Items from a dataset
####################
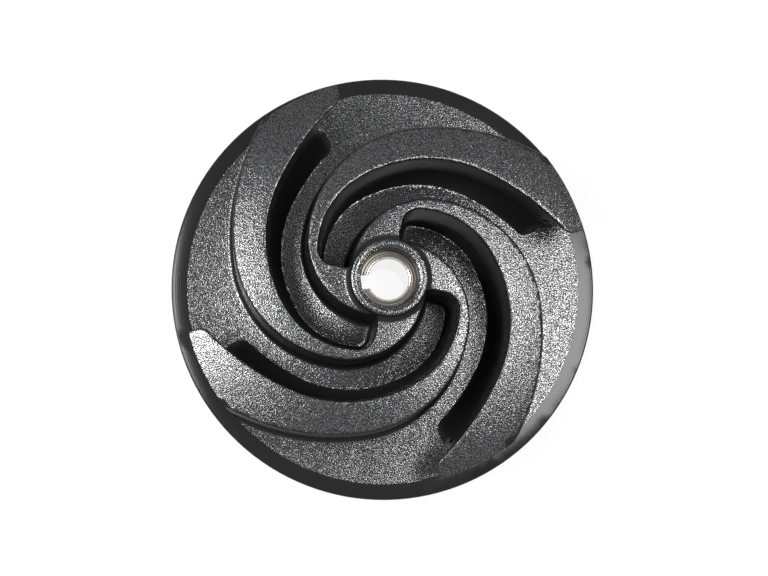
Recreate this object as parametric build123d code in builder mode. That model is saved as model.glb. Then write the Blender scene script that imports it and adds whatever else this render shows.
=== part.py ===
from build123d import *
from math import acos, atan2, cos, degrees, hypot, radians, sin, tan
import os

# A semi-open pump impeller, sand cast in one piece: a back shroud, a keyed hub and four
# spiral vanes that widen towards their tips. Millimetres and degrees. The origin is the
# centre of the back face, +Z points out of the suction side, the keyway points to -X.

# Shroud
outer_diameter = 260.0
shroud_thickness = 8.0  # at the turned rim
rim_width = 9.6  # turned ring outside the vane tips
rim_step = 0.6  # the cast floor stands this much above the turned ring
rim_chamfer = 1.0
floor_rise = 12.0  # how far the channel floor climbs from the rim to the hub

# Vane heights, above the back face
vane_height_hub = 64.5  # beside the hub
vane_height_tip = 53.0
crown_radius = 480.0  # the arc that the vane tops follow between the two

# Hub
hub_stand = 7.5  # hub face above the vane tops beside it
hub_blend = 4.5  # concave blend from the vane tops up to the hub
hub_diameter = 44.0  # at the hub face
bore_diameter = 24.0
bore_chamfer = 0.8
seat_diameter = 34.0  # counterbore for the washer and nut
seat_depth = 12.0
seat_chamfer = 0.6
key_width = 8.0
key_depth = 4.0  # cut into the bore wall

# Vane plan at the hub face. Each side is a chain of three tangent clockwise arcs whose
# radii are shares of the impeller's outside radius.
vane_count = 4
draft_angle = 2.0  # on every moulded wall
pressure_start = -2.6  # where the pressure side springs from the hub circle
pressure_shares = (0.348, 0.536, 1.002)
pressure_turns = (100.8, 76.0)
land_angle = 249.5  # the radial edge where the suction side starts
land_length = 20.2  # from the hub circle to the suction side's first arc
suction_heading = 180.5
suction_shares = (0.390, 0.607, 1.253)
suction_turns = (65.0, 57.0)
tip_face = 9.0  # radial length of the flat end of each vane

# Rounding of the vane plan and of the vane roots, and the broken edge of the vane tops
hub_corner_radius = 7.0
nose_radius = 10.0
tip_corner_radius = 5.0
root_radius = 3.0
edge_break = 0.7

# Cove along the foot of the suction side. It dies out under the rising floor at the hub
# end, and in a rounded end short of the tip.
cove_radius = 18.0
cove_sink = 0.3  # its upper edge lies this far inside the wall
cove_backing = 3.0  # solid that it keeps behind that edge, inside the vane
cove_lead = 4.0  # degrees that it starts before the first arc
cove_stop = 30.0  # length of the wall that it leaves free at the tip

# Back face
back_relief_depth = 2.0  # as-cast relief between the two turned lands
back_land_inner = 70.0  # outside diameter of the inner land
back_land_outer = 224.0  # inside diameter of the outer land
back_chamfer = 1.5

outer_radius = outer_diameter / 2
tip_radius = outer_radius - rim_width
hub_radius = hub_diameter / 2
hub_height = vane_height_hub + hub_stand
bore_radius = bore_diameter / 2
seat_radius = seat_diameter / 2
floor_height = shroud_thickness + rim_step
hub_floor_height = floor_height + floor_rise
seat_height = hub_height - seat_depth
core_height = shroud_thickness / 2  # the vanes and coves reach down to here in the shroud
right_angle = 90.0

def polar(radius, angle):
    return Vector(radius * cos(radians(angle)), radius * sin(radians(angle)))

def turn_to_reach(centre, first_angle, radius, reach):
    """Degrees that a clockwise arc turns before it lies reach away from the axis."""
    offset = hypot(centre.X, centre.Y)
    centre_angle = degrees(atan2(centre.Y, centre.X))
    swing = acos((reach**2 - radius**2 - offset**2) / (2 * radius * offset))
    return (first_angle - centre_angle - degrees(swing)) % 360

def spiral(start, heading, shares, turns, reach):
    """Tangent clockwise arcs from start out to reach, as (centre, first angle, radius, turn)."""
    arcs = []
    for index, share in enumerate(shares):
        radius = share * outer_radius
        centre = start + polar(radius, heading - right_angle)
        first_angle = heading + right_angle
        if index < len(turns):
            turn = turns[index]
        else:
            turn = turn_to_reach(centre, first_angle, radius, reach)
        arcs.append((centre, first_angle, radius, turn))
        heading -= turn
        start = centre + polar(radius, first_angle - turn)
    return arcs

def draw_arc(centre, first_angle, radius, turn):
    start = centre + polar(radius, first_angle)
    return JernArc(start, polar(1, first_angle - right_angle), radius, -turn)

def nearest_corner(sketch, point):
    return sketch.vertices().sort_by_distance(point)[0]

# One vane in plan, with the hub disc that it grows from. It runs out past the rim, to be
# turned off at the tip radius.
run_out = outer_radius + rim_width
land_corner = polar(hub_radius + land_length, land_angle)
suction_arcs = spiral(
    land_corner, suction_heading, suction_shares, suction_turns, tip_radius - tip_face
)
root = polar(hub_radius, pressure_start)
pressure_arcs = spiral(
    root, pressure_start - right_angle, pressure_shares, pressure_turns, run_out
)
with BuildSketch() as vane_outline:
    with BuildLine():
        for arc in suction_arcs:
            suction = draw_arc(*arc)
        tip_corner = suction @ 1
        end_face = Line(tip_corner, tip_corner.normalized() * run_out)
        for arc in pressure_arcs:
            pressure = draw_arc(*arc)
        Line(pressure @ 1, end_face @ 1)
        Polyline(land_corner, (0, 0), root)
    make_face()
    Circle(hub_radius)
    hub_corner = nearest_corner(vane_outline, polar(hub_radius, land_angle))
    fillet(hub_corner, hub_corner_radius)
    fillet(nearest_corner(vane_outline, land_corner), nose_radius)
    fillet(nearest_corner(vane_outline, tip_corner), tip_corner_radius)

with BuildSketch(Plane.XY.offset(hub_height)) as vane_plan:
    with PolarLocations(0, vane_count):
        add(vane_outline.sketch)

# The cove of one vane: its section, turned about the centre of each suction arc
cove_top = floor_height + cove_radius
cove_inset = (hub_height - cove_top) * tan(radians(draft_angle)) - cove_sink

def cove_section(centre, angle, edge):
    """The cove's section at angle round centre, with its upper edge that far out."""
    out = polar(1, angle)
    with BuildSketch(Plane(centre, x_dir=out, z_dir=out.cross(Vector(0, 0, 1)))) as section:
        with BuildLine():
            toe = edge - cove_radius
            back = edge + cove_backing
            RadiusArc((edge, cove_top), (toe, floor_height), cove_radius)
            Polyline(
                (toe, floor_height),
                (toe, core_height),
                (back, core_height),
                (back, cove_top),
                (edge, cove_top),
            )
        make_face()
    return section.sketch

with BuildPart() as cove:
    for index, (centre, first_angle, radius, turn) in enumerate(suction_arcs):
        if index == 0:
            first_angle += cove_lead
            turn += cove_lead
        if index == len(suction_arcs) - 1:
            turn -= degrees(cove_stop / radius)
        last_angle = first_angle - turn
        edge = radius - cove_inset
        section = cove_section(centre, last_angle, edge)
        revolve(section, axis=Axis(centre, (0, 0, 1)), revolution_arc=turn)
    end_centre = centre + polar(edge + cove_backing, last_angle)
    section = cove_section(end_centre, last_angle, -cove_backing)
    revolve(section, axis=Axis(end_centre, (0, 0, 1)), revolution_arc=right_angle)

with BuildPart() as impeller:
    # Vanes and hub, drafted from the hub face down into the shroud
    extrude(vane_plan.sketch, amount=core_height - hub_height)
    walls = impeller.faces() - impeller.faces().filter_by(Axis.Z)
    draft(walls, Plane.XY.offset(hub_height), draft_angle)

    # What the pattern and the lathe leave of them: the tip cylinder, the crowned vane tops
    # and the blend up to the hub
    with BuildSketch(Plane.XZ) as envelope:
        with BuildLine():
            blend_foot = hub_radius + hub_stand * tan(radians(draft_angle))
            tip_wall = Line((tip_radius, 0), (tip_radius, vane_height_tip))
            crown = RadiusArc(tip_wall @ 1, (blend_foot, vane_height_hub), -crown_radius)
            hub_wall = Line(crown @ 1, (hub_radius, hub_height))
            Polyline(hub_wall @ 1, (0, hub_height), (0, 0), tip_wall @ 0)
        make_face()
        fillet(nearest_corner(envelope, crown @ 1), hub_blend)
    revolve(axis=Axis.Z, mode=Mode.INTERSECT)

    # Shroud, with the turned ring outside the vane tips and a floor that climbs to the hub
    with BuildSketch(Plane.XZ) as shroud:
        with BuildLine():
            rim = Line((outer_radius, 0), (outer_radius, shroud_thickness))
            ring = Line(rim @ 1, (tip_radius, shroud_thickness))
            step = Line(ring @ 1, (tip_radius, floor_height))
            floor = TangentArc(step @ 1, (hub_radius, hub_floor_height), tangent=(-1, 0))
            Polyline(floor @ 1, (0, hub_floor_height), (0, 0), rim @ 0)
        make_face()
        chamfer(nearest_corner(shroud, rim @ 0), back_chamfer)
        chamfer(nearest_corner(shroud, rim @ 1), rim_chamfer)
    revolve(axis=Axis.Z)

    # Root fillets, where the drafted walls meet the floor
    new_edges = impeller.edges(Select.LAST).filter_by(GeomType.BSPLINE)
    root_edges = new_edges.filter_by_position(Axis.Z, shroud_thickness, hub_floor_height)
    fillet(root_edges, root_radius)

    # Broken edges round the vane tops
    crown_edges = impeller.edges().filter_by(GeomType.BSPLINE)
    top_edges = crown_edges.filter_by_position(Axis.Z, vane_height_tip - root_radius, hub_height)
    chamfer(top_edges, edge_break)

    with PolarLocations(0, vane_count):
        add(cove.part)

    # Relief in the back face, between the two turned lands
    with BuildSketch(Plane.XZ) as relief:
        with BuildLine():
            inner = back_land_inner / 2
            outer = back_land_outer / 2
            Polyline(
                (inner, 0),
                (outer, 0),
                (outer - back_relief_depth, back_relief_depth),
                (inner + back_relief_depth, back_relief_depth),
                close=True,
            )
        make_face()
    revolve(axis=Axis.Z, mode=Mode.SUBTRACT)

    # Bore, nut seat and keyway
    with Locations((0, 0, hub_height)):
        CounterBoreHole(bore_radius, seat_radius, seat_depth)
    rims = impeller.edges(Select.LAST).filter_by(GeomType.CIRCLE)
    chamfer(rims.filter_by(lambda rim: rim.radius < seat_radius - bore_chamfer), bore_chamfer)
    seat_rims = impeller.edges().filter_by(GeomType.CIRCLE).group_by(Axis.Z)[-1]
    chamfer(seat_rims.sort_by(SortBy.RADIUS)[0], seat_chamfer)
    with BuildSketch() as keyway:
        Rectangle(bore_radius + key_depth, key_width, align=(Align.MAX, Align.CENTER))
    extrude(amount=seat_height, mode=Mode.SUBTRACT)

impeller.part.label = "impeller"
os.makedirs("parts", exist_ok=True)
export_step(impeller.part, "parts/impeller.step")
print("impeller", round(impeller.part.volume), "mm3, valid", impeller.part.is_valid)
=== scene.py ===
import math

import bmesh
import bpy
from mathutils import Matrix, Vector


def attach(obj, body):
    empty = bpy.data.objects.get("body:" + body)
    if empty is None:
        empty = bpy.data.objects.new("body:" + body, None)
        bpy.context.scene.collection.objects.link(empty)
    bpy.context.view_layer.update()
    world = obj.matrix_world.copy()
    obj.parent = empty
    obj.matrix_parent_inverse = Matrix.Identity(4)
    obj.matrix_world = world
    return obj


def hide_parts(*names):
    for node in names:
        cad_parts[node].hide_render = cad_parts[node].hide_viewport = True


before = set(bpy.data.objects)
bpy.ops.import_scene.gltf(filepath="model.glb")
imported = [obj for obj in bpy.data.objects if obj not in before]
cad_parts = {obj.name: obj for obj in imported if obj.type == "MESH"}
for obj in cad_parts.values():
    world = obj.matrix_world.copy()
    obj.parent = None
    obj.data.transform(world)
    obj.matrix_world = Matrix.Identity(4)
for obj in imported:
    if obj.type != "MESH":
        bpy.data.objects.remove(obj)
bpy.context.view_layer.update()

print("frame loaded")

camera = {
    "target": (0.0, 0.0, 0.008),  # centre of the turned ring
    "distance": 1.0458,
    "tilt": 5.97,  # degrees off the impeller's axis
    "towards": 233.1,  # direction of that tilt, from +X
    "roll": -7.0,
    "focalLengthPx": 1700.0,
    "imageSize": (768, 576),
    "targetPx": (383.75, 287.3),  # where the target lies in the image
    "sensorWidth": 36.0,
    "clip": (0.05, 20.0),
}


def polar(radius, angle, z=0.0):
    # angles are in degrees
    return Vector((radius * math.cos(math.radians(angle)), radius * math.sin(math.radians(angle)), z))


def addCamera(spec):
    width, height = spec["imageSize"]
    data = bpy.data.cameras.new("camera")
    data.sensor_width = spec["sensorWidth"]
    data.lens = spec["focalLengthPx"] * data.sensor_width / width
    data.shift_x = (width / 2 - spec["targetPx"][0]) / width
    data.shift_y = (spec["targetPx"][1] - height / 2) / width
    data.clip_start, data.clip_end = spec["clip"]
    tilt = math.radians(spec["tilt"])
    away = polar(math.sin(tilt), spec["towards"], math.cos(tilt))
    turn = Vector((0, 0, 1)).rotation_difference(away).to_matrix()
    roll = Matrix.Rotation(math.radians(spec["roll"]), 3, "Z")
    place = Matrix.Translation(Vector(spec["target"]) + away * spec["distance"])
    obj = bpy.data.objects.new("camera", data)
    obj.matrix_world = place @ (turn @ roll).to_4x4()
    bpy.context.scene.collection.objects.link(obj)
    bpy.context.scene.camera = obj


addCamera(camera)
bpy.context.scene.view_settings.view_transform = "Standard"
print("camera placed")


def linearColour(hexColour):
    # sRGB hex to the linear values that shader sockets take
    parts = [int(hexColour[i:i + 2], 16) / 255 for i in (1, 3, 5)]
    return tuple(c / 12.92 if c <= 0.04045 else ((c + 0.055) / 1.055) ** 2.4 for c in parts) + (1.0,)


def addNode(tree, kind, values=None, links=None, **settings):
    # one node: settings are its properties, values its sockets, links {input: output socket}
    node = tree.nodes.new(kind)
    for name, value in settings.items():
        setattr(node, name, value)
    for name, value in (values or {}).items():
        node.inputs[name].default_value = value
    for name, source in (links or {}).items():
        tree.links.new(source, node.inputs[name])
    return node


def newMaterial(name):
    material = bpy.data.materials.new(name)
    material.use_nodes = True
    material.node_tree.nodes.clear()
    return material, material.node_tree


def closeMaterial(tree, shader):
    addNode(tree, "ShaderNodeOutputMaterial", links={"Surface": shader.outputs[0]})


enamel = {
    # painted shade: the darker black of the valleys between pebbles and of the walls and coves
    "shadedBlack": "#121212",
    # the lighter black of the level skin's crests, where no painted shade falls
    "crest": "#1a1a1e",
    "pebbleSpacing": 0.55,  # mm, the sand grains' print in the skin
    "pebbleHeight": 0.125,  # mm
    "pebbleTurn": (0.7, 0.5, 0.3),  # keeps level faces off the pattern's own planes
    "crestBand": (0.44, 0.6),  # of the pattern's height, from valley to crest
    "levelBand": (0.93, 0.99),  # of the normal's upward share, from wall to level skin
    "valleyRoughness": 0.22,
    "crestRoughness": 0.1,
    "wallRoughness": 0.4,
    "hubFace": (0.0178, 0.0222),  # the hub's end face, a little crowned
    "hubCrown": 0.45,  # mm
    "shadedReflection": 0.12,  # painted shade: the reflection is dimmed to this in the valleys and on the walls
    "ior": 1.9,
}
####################
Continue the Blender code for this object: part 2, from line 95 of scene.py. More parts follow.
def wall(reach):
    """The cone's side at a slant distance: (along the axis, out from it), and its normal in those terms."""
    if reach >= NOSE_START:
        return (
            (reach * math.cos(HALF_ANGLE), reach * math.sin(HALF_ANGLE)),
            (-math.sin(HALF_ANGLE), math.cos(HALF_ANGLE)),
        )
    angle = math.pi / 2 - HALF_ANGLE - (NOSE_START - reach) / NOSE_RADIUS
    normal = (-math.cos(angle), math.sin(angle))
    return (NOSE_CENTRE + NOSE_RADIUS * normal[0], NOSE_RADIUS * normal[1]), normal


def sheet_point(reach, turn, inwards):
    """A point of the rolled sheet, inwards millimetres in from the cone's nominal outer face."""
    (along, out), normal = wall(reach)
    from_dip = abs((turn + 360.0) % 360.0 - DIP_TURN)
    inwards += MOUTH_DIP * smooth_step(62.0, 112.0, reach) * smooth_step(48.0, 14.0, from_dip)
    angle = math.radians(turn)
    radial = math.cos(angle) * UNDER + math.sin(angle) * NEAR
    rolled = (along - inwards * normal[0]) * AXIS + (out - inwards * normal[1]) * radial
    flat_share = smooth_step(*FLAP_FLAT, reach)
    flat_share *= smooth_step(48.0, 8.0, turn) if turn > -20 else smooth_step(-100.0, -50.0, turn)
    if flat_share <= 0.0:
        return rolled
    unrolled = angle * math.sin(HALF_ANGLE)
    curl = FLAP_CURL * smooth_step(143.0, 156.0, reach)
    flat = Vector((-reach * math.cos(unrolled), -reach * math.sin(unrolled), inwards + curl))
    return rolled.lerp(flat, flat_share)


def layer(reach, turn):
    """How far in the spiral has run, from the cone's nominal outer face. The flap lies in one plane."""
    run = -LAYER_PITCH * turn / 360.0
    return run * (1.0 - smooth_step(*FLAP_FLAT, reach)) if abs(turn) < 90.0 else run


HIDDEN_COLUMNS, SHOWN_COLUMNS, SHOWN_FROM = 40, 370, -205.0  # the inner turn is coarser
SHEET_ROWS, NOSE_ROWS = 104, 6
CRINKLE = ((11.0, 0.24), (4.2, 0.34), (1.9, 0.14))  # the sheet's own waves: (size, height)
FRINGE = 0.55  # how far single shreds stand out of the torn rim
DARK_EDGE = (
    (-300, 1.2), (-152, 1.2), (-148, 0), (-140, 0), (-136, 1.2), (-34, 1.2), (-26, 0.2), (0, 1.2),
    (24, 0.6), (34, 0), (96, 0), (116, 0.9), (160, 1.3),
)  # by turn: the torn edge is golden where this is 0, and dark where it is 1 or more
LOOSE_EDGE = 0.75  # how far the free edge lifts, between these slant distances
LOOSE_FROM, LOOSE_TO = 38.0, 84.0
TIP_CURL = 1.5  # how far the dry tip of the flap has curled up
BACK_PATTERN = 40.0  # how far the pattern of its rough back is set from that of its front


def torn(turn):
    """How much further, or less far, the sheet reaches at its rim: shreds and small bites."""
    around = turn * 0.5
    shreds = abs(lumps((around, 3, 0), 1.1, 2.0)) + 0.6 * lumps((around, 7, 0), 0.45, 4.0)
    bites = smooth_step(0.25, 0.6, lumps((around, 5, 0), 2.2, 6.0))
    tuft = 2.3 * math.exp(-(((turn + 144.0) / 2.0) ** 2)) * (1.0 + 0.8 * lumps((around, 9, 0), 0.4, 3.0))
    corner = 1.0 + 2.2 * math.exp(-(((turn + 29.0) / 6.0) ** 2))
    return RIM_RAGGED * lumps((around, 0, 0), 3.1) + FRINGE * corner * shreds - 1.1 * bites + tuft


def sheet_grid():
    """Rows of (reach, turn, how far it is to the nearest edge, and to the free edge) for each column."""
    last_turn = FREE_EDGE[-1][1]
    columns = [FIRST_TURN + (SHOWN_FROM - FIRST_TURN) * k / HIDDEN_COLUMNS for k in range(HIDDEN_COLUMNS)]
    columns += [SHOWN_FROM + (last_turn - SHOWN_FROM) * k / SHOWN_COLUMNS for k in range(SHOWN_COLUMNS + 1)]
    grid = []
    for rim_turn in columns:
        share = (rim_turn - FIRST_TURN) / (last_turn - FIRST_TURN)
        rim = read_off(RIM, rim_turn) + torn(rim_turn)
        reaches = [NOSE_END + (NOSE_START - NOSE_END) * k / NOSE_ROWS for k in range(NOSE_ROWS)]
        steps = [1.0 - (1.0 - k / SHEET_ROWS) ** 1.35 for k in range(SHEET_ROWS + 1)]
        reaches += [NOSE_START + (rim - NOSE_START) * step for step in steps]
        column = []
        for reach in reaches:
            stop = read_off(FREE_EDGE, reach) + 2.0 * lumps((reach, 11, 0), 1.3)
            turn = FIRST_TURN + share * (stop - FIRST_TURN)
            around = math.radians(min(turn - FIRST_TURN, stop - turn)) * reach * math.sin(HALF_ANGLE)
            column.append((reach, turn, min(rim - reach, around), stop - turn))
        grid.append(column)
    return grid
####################
Set task
Look back at the entries above and repeat, unchanged, every line from the line holding "# Bore, nut seat and keyway" through the line holding "cad_parts[node].hide_render = cad_parts[node].hide_viewport".

Reply
    # Bore, nut seat and keyway
    with Locations((0, 0, hub_height)):
        CounterBoreHole(bore_radius, seat_radius, seat_depth)
    rims = impeller.edges(Select.LAST).filter_by(GeomType.CIRCLE)
    chamfer(rims.filter_by(lambda rim: rim.radius < seat_radius - bore_chamfer), bore_chamfer)
    seat_rims = impeller.edges().filter_by(GeomType.CIRCLE).group_by(Axis.Z)[-1]
    chamfer(seat_rims.sort_by(SortBy.RADIUS)[0], seat_chamfer)
    with BuildSketch() as keyway:
        Rectangle(bore_radius + key_depth, key_width, align=(Align.MAX, Align.CENTER))
    extrude(amount=seat_height, mode=Mode.SUBTRACT)

impeller.part.label = "impeller"
os.makedirs("parts", exist_ok=True)
export_step(impeller.part, "parts/impeller.step")
print("impeller", round(impeller.part.volume), "mm3, valid", impeller.part.is_valid)
=== scene.py ===
import math

import bmesh
import bpy
from mathutils import Matrix, Vector


def attach(obj, body):
    empty = bpy.data.objects.get("body:" + body)
    if empty is None:
        empty = bpy.data.objects.new("body:" + body, None)
        bpy.context.scene.collection.objects.link(empty)
    bpy.context.view_layer.update()
    world = obj.matrix_world.copy()
    obj.parent = empty
    obj.matrix_parent_inverse = Matrix.Identity(4)
    obj.matrix_world = world
    return obj


def hide_parts(*names):
    for node in names:
        cad_parts[node].hide_render = cad_parts[node].hide_viewport = True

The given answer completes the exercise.